"Çekilmez bir beladır ihtiyarlık / Buna munzam oldu mu bir de darlık/ Serir-i izzetinde berkarar ol / Senin olsun ilahi böyle varlık."
Ferit Kam (1864-1944) bu dörtlüğünde şunu demek ister: Yaşlılık çekilmez bir beladır. Buna bir de darlık, yoksulluk eklenirse durum daha zordur.
Ya Rab, sen yücelik mertebende varlığını sürdürmeye devam et, böyle varlık da senin olsun.
Aslında Ferit Kam inançlı bir insandır. Yaşlılığın verdiği sıkıntıyla, naz makamında Cenabı hakk'a sitem etmektedir. Tıpkı M. Akif'in "Ağzım kurusun, yok musun ey adl-i ilahi (İlahi adalet)" demesi gibi.
Her canlı doğar, büyür, ölür. Eşref-i mahluk olan insan da böyledir. Birçok ülkede olduğu gibi bizde de insan ömrü uzadı. Yaşlıların sayısı her geçen gün artmakta. İleri yaşlarda pek çok kimsenin, özellikle fiziki gücü zayıflar.
İşitmesi, görmesi, kasları güç kaybeder.
Merdiven çıkmakta, yokuşlarda zorlanırlar.
Buna mukabil birçok yaşlının hayat tecrübesi, kültür birikimi ve irfanı artar. Dedenin toruna aktaracağı hayli birikimi vardır. Aslında toplum, genci ve yaşlısı ile bir bütündür. Cemiyetin sağlıklı olabilmesi için kuşaklar arasındaki bağın güçlü olması gerekir.
DİNİ VE MİLLİ GÖREV
Bizim kültürümüzde yaşlılara saygı dini ve milli bir gelenektir.
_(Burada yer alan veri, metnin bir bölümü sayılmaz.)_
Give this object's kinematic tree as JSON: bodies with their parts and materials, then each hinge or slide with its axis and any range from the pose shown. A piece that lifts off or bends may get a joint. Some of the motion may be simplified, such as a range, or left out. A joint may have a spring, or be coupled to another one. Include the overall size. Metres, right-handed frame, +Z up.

Peygamber Efendimiz "Küçüklerine acımayan, büyüklerine saygı göstermeyen bizden değildir" buyurur. Bugün Asya Türk cumhuriyetlerinde yaşlılara "Aksakal" denir ve onlar el üstünde tutulur.
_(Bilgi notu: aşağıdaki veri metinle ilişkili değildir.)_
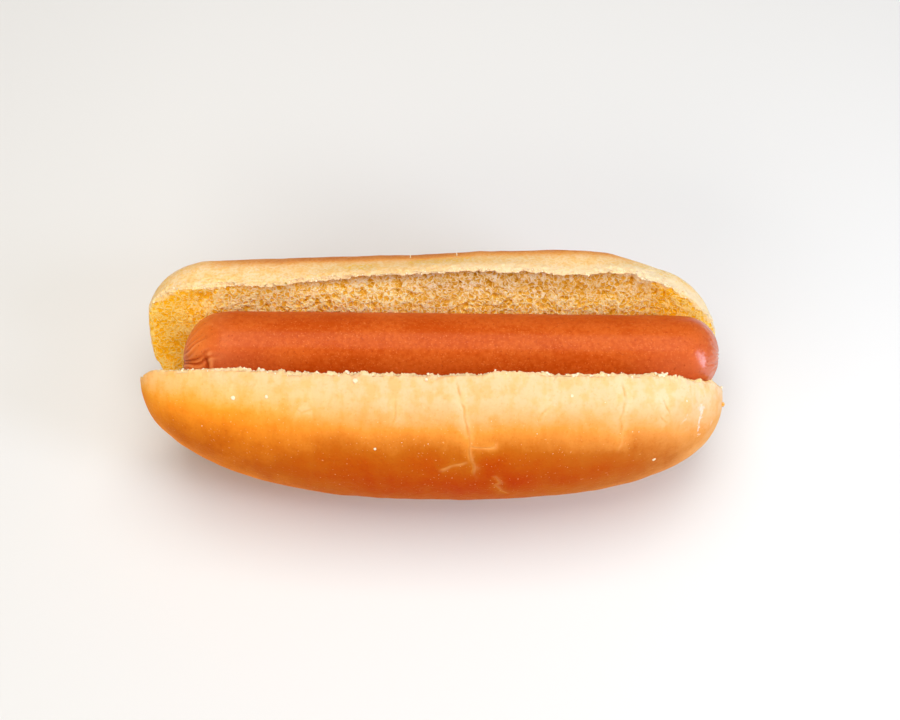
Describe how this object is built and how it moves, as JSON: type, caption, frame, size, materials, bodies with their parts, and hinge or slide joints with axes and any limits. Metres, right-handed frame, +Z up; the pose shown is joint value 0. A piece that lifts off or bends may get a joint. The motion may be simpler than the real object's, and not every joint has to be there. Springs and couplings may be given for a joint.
{
  "type": "hot dog",
  "caption": "Hot dog: a skinless frankfurter lying in a soft white bun that is slit along its side and opened on its hinge.",
  "frame": {"origin": "on the surface that the bun rests on, under the middle of the whole", "axes": "+X along the bun, +Z up, -Y towards the domed half of the bun"},
  "size_m": [0.156, 0.0674, 0.051],
  "materials": {
    "bread": "soft golden crust with a pale side wall, and cream open crumb on the cut faces",
    "meat": "smooth skinless surface with a satin sheen and fine specks"
  },
  "bodies": {
    "root": {"bun": "bread", "frankfurter": "meat"}
  },
  "joints": []
}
Büyük aile düzenindeki eski toplumumuzda dedeler, nineler aynı çatı altında yaşarken, ihtiyarlar daha mutluydu. Günümüzde çekirdek aile sisteminde, özellikle büyük şehirlerde yaşlılarımızın hayatı gittikçe zorlaşıyor.
Atilla İlhan'ın (1905-2005) çizdiği tabloya bakalım:
"Onlara ün mü gelir bazı bir ses mi duyarlar / yumuşak bir kedere ufalır bakışları / idam mahkumlarıdır aslında ihtiyarlar / ölüme koşullanmış bütün davranışları / yorgun öksürükleri oturup kalkışları / yaşayıp durmaktan gizlice utanırlar / her gece artık gitmek vaktidir sanırlar / geçmiş günlerinden bir destek aranırlar / uysal bir gülümseme tek sızlanışları."
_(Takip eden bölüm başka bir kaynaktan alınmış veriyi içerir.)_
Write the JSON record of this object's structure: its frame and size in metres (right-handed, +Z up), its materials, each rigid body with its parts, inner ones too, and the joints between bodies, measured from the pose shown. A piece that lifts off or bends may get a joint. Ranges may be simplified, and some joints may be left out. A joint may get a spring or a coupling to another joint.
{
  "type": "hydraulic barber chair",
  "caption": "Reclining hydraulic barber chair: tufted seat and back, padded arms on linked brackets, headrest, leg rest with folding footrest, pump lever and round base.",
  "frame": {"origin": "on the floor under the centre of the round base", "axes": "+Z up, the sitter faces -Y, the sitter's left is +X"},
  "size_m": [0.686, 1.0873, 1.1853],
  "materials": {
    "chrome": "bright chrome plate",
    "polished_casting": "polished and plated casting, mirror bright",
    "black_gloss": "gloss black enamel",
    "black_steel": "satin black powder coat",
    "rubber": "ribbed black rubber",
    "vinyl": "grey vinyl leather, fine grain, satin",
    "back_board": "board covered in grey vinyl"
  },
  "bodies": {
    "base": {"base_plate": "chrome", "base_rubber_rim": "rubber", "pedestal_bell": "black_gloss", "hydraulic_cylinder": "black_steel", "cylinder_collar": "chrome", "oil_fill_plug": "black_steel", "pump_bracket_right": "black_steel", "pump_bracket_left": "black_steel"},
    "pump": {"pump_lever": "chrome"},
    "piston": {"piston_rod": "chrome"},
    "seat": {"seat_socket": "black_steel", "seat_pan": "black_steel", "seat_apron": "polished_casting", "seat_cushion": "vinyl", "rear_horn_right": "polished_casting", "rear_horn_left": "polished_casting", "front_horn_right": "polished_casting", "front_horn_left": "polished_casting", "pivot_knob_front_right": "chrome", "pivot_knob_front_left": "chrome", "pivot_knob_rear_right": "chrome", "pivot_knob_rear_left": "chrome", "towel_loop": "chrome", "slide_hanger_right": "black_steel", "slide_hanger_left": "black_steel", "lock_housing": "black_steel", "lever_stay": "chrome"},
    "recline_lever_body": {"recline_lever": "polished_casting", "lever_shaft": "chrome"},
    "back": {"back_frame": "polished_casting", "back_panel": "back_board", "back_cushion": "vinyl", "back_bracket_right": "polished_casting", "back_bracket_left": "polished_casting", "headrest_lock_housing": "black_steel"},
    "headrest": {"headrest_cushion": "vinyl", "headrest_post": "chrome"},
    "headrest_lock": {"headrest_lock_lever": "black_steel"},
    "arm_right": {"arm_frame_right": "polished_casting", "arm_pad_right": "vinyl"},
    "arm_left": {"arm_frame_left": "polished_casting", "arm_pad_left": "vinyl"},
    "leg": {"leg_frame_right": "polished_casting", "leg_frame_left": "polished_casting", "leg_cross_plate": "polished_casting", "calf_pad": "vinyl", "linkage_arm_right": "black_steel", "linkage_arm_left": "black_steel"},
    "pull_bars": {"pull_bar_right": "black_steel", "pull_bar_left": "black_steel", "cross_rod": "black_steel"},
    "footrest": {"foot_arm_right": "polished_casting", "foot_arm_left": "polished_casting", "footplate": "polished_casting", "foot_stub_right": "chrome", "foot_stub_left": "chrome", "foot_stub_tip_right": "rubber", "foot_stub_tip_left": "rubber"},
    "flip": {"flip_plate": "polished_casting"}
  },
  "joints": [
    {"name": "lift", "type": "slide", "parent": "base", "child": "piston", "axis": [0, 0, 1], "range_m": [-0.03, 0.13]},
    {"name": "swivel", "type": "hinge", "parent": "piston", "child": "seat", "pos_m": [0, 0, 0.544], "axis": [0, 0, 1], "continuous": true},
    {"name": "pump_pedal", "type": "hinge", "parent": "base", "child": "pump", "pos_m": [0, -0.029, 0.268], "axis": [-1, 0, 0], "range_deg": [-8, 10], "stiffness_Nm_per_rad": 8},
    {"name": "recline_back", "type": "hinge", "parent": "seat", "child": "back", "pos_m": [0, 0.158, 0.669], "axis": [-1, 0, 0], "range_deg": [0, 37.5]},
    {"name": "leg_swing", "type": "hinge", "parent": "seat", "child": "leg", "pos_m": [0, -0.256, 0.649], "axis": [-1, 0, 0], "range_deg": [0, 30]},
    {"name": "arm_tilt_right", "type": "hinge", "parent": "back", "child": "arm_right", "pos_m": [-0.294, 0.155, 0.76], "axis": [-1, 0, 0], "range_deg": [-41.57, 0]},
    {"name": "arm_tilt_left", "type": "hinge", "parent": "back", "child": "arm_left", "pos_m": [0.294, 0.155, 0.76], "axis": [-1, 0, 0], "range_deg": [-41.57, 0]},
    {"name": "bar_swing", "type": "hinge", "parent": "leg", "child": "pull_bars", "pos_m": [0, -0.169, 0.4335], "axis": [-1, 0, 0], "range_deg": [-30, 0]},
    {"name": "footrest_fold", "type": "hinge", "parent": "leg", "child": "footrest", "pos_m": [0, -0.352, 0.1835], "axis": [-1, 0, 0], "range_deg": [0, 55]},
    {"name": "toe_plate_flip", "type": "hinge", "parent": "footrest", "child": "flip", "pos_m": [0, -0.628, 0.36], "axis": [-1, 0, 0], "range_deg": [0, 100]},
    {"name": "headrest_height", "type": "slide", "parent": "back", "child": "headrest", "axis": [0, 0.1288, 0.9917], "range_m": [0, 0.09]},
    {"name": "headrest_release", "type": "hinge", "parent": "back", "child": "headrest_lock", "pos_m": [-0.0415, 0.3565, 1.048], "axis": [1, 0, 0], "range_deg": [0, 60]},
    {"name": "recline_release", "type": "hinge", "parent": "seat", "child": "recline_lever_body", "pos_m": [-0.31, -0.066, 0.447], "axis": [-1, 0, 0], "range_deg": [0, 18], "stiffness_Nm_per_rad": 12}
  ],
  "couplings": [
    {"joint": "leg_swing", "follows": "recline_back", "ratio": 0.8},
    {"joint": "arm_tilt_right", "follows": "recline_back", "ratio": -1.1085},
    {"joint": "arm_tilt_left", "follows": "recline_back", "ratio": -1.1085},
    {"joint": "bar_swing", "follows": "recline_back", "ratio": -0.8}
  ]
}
Yaşlılara karşı hepimize düşen görevler vardır. Herkes yaşlanacaktır.
Bir hadis-i şerif:
"Her hangi bir genç, yaşlı birine ikramda, bulunursa, destek olursa Allah o gence, yaşlılığında kendisine ikramda bulunacak birini nasip eder." (Tirmizi, Birr, 25)
YAŞLILARIN YÜZÜ SUYU HÜRMETİNE
Şu Peygamber sözü çok düşündürücü:
"Güçsüz ve düşkünleri araştırıp ilgi gösterin. Çünkü siz ancak içinizdeki güçsüzler sayesinde yardım görüyor ve rızıklandırılıyorsunuz." (Tirmizi, Cihad, 21)
Hz. Peygamber kim olursa olsun yaşlılara büyük saygı duyardı. İşte tarihi bir örnek: Hz. Ebu Bekir'in babası Ebu Kuhafe, pir-i fani olduğu halde, henüz Müslüman olmamıştı.
Gözlerinin feri kalmamış, yolunu göremiyordu.
Mekke'nin fethinde oğlu Hz. Ebu Bekir ihtiyar babasının elinden tutarak Peygamber'in huzuruna getirdi. Herkese karşı saygı gösteren büyük Peygamber: "İhtiyarı niçin buralara kadar zahmete koştun?
O'na dokunmamalıydın, ben onun ayağına giderdim" dedi. Onu önüne oturttu. Elini göğsünün üzerine koyarak ona İslam'ı telkin etti.